- [JOB] Please restate, exactly as written, the lines running from the beginning of the material through the line that has "wasm.setup();" in it.

Data entries
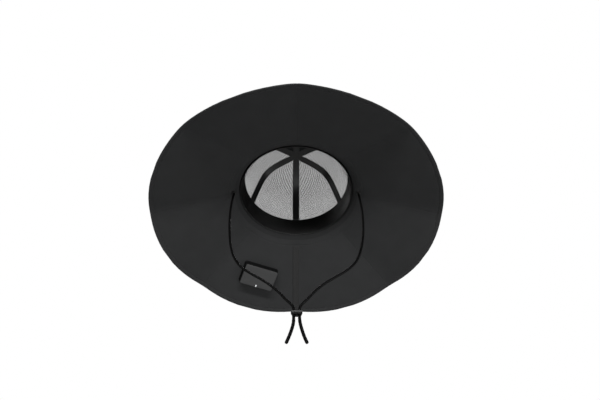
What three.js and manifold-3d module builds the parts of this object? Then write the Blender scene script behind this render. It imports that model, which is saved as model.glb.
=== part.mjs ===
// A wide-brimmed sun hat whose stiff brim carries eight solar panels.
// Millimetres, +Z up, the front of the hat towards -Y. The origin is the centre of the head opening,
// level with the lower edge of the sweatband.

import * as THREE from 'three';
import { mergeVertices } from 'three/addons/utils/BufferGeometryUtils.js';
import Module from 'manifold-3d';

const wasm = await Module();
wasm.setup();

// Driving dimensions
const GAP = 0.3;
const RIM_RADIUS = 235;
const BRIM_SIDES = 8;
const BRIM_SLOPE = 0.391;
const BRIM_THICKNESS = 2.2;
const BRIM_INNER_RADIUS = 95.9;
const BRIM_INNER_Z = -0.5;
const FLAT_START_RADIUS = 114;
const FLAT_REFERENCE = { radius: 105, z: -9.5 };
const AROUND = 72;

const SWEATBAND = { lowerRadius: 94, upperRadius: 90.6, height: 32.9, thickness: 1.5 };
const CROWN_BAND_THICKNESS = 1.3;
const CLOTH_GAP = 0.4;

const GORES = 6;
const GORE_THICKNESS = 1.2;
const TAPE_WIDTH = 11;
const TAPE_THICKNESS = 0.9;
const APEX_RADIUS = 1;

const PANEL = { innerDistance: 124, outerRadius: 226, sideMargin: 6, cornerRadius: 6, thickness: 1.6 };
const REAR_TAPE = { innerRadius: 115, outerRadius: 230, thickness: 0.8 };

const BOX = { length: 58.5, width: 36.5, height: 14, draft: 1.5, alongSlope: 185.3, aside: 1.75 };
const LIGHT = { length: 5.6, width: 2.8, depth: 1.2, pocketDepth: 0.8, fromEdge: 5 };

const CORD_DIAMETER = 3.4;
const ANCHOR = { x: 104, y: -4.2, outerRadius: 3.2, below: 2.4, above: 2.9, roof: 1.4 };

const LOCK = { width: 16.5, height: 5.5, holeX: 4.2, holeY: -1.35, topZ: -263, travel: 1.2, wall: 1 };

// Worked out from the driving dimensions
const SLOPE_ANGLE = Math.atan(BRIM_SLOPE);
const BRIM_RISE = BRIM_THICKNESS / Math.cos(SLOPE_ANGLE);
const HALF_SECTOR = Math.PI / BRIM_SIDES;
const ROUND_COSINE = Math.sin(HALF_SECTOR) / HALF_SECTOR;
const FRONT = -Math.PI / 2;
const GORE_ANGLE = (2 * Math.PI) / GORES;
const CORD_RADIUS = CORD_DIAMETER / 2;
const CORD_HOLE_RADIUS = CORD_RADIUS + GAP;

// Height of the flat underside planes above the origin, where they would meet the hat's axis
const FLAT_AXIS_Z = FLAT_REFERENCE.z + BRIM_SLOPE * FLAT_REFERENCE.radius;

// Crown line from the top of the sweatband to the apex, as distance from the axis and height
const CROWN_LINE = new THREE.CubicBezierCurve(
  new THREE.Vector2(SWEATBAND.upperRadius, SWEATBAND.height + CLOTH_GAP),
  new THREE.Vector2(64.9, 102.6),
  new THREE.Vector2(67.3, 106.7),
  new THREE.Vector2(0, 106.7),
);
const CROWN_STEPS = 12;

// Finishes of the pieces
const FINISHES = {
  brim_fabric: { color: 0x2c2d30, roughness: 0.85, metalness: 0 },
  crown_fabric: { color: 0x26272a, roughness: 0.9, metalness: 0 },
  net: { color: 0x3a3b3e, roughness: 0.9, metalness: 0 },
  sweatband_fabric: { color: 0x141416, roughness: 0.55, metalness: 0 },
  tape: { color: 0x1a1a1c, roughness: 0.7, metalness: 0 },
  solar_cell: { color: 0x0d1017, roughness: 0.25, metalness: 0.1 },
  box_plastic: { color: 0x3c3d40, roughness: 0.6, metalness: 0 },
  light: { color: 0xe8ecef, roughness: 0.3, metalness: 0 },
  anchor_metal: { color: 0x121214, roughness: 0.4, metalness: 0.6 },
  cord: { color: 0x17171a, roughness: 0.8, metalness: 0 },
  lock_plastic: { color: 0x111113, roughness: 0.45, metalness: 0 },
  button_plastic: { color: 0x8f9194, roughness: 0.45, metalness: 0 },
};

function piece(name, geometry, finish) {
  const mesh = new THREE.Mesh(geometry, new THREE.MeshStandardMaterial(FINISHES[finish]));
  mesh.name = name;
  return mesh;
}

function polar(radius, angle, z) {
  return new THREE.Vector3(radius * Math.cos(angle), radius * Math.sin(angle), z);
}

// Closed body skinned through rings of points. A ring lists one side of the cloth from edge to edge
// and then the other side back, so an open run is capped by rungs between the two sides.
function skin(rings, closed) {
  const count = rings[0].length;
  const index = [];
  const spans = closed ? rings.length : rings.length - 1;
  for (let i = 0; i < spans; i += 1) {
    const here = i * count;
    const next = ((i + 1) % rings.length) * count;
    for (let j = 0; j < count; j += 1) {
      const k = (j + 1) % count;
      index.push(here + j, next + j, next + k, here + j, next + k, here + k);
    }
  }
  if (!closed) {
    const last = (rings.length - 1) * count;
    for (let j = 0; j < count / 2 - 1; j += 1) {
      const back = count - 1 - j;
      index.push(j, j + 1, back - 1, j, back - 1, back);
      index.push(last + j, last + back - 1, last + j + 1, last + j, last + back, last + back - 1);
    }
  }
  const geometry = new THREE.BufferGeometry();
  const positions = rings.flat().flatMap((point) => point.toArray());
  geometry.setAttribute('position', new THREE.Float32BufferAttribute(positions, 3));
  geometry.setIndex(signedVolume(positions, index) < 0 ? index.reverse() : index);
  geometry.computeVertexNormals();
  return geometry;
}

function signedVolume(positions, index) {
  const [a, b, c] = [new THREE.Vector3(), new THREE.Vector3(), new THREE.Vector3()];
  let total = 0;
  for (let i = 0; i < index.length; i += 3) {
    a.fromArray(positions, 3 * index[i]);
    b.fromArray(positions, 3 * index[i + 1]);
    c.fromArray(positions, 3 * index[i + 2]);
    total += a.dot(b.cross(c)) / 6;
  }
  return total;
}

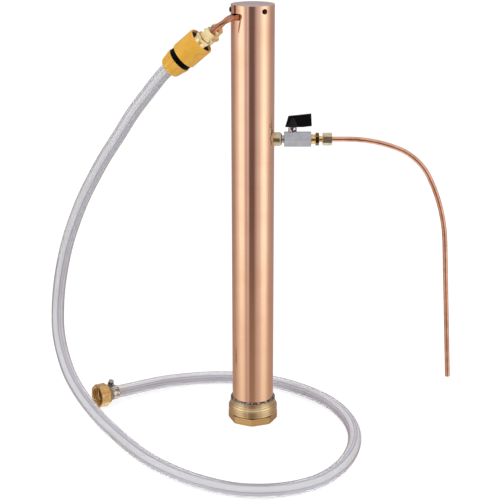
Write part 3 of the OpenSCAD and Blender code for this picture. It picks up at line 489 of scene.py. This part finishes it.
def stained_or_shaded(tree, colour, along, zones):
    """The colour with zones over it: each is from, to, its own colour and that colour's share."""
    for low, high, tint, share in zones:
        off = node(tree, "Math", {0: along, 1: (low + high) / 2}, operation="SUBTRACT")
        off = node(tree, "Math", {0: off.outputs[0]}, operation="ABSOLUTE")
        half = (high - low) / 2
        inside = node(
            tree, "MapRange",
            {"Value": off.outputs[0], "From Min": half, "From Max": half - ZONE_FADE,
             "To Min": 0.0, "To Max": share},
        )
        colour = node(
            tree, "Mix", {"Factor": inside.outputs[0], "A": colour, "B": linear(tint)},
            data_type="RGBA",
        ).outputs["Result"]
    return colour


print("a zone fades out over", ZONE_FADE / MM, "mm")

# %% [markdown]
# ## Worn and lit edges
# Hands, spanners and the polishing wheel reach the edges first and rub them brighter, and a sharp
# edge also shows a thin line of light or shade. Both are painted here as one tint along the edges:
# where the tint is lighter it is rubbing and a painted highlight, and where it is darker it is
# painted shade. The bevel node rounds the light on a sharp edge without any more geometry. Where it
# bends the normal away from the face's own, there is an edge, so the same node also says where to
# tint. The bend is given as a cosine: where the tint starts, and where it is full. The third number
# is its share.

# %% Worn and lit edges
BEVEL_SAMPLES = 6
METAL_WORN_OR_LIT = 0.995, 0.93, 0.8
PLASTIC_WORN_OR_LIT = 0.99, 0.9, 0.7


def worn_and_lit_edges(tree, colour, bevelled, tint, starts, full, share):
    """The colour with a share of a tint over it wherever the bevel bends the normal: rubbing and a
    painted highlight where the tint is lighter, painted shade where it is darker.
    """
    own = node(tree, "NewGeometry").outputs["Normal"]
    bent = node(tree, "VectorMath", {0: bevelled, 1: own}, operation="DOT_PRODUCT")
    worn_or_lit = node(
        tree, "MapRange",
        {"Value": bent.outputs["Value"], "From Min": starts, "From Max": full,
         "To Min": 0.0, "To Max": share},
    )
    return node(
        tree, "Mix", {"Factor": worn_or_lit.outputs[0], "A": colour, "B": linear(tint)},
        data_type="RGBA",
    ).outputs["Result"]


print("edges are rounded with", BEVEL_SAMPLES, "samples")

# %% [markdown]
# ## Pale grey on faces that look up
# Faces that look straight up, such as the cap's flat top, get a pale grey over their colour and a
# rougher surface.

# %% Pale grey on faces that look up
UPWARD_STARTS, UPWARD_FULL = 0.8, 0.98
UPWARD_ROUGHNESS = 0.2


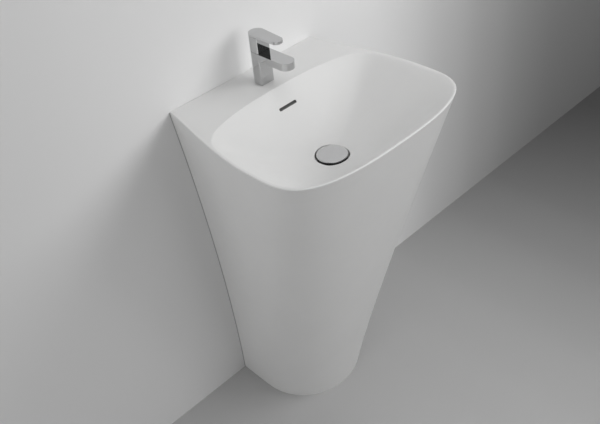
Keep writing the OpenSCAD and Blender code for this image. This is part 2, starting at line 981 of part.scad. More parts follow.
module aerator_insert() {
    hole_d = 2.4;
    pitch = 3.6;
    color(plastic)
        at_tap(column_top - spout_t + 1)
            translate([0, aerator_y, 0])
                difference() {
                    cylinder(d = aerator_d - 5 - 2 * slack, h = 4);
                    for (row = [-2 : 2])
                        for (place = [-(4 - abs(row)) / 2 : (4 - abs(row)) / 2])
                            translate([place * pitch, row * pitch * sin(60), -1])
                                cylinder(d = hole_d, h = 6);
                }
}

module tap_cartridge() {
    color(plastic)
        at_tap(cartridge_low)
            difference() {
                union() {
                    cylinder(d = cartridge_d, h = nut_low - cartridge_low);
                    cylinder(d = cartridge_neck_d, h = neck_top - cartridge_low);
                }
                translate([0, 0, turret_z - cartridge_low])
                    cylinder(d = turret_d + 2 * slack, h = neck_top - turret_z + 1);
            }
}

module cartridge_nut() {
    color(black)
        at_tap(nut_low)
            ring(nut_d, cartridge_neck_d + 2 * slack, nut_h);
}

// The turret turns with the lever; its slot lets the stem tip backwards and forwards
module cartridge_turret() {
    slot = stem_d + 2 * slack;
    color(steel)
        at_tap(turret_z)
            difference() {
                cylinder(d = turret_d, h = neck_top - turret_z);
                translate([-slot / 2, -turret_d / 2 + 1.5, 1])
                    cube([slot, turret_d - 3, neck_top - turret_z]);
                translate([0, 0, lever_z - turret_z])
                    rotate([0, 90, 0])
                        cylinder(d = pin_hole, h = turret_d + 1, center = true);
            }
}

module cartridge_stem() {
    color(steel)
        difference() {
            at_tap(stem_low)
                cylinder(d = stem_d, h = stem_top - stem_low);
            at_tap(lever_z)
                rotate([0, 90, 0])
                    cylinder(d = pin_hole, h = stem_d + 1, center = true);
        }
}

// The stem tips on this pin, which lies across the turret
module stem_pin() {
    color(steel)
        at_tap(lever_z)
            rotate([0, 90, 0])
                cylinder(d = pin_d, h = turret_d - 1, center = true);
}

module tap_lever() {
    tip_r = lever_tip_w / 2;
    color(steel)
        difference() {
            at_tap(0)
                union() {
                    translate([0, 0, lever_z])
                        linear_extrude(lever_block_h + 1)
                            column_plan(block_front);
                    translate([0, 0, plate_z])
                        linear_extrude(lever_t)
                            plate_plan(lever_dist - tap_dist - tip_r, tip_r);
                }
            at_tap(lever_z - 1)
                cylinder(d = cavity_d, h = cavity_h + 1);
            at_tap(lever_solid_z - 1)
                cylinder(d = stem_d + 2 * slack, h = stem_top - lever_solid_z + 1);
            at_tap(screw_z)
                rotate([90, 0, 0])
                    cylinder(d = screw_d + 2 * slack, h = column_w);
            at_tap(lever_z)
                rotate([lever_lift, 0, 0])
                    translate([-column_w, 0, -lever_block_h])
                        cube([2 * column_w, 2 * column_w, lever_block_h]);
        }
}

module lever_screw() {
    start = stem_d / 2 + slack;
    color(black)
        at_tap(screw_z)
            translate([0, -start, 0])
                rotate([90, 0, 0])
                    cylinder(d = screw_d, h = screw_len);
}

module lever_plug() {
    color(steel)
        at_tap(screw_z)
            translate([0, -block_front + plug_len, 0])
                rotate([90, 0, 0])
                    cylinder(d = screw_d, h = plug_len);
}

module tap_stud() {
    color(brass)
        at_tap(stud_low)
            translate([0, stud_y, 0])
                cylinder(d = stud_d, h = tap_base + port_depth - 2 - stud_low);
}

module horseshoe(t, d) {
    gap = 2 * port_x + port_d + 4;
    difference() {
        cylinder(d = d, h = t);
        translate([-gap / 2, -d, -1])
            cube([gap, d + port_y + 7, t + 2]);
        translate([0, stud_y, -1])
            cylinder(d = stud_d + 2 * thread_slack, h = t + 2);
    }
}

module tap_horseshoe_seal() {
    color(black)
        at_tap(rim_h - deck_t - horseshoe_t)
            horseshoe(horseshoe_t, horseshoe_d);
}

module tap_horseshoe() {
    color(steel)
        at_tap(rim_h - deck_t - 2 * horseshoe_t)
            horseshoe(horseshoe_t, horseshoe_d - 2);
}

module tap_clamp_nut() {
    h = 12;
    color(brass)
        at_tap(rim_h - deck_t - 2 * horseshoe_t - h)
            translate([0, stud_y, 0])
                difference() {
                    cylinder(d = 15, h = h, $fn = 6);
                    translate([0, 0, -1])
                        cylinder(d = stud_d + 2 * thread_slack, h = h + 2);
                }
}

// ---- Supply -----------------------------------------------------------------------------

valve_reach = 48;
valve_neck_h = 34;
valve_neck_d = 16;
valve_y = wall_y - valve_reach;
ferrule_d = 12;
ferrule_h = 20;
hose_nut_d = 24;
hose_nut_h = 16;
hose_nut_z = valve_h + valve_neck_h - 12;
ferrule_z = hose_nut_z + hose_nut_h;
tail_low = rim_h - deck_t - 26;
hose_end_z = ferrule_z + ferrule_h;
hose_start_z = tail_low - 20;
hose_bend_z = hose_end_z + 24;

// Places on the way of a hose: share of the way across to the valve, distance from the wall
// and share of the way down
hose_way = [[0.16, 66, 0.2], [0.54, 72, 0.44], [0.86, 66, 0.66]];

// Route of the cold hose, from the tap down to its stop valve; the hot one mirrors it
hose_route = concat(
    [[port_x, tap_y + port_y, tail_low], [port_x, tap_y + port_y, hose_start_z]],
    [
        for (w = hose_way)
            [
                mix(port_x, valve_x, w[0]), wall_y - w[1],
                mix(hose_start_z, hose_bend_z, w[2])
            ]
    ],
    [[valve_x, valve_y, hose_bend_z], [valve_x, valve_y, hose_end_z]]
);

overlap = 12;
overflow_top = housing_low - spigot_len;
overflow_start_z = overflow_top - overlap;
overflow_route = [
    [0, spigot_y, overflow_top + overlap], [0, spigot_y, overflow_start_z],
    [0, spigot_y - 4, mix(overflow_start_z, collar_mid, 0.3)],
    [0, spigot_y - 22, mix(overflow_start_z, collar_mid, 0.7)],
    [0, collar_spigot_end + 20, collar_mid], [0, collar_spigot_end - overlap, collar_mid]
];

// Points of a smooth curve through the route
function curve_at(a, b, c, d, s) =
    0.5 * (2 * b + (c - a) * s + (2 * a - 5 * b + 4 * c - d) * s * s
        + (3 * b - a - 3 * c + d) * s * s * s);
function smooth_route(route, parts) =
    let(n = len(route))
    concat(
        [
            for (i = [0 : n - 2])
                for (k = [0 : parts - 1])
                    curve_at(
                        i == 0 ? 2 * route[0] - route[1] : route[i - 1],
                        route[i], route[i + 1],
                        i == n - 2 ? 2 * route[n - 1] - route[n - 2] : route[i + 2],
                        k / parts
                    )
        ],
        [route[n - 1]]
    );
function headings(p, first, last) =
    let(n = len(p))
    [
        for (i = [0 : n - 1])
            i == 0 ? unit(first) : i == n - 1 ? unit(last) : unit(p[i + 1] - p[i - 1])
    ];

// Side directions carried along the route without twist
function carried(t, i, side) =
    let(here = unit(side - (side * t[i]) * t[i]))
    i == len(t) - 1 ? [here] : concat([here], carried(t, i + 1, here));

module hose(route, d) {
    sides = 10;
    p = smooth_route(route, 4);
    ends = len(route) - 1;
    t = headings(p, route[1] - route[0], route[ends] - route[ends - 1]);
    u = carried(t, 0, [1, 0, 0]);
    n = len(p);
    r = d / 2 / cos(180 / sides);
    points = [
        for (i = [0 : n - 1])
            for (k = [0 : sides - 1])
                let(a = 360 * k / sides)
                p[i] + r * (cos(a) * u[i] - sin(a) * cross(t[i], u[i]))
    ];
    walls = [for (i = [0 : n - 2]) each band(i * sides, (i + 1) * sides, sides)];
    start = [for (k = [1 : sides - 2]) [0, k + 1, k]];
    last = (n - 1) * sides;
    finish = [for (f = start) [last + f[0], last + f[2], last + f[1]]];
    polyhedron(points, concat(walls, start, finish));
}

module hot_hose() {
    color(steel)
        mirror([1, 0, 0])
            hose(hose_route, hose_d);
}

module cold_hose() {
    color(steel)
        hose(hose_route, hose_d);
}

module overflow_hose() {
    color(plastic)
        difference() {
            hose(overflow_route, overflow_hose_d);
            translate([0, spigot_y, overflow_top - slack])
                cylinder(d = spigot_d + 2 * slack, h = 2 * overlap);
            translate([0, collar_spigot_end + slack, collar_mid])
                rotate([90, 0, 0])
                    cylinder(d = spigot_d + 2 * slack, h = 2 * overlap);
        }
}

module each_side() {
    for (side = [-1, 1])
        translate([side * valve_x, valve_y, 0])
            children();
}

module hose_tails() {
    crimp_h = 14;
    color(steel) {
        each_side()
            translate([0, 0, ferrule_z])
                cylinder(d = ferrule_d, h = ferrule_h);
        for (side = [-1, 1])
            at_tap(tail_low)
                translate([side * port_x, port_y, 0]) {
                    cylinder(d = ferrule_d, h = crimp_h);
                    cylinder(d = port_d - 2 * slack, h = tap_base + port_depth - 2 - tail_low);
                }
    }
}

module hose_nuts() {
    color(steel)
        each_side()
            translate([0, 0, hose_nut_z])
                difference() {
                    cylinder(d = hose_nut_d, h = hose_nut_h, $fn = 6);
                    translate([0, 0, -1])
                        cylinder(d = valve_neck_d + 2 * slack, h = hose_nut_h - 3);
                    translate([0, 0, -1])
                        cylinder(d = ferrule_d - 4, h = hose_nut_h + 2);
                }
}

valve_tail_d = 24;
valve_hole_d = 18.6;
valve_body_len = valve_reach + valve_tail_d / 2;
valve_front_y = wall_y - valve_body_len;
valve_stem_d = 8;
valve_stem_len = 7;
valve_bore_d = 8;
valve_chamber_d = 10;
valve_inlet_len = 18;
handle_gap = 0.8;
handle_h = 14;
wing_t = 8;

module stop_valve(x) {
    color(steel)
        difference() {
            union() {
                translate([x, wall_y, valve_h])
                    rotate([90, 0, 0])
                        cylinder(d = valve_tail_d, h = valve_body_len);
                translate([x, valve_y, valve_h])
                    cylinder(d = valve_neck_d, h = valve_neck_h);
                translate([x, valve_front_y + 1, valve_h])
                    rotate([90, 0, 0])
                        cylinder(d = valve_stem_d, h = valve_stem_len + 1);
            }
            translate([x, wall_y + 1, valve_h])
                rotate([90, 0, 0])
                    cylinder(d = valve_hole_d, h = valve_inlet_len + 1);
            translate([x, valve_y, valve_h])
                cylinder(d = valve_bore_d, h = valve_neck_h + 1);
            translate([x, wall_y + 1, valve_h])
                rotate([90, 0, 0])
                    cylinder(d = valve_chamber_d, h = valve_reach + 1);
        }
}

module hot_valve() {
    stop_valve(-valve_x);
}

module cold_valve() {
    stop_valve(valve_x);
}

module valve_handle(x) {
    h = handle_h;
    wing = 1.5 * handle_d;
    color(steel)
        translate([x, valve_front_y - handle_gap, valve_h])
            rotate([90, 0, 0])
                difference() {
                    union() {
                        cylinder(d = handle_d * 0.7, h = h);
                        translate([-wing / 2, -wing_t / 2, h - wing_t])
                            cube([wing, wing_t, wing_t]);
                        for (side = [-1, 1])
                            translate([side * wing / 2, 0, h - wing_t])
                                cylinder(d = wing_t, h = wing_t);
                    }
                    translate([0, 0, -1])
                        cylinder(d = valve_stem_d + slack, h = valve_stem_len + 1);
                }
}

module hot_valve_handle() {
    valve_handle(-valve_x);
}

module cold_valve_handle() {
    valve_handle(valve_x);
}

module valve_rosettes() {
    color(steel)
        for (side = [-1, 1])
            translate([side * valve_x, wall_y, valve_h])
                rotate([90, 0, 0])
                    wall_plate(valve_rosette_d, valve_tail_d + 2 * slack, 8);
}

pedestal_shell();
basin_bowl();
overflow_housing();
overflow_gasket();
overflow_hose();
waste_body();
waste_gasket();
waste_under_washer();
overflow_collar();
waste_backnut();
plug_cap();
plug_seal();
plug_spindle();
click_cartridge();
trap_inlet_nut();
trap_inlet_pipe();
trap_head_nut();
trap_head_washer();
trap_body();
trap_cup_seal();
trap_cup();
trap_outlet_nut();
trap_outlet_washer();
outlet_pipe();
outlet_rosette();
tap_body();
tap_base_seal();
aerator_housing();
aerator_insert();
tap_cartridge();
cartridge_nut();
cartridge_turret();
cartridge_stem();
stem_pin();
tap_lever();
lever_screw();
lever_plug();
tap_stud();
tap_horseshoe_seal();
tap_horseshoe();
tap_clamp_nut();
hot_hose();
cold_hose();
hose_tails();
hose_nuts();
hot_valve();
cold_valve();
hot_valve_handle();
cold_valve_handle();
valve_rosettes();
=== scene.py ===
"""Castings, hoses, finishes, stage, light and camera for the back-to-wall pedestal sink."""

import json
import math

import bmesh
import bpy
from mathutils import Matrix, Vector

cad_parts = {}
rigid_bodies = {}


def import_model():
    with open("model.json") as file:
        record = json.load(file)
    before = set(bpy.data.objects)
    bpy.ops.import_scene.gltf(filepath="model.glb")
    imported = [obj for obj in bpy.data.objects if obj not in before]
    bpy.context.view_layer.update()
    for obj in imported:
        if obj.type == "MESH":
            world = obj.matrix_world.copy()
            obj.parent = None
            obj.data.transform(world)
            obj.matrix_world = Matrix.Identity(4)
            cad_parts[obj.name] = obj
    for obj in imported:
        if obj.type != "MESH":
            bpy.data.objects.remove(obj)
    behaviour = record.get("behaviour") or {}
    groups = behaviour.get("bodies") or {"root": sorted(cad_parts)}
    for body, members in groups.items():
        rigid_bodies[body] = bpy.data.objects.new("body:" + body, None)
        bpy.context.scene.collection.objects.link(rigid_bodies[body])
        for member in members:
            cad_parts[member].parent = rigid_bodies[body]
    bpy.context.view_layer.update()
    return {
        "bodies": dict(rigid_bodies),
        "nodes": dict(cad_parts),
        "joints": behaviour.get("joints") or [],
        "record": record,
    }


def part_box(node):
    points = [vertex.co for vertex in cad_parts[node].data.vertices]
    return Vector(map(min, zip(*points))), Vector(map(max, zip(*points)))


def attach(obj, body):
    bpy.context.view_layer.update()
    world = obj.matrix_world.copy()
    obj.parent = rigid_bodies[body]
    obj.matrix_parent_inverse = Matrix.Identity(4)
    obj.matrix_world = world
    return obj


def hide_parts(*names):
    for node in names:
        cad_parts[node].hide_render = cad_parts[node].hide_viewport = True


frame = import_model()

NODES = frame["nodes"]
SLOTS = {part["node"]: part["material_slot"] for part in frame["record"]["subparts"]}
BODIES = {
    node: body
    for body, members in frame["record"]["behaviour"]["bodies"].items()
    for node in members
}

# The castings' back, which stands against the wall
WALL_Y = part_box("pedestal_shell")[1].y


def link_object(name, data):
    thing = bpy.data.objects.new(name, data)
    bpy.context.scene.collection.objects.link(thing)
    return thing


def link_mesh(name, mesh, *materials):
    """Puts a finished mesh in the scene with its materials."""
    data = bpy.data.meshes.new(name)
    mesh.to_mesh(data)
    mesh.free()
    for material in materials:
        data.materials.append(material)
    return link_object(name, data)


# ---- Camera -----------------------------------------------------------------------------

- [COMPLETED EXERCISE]
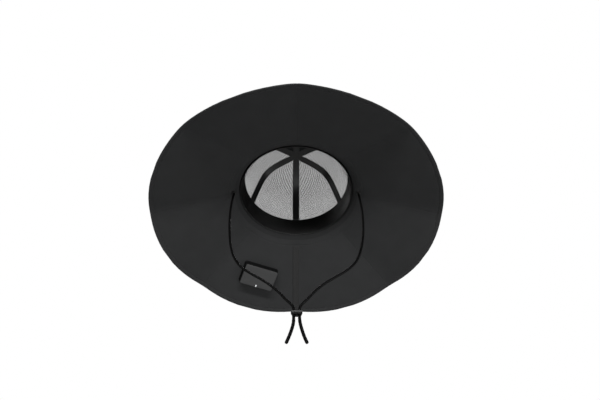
What three.js and manifold-3d module builds the parts of this object? Then write the Blender scene script behind this render. It imports that model, which is saved as model.glb.
=== part.mjs ===
// A wide-brimmed sun hat whose stiff brim carries eight solar panels.
// Millimetres, +Z up, the front of the hat towards -Y. The origin is the centre of the head opening,
// level with the lower edge of the sweatband.

import * as THREE from 'three';
import { mergeVertices } from 'three/addons/utils/BufferGeometryUtils.js';
import Module from 'manifold-3d';

const wasm = await Module();
wasm.setup();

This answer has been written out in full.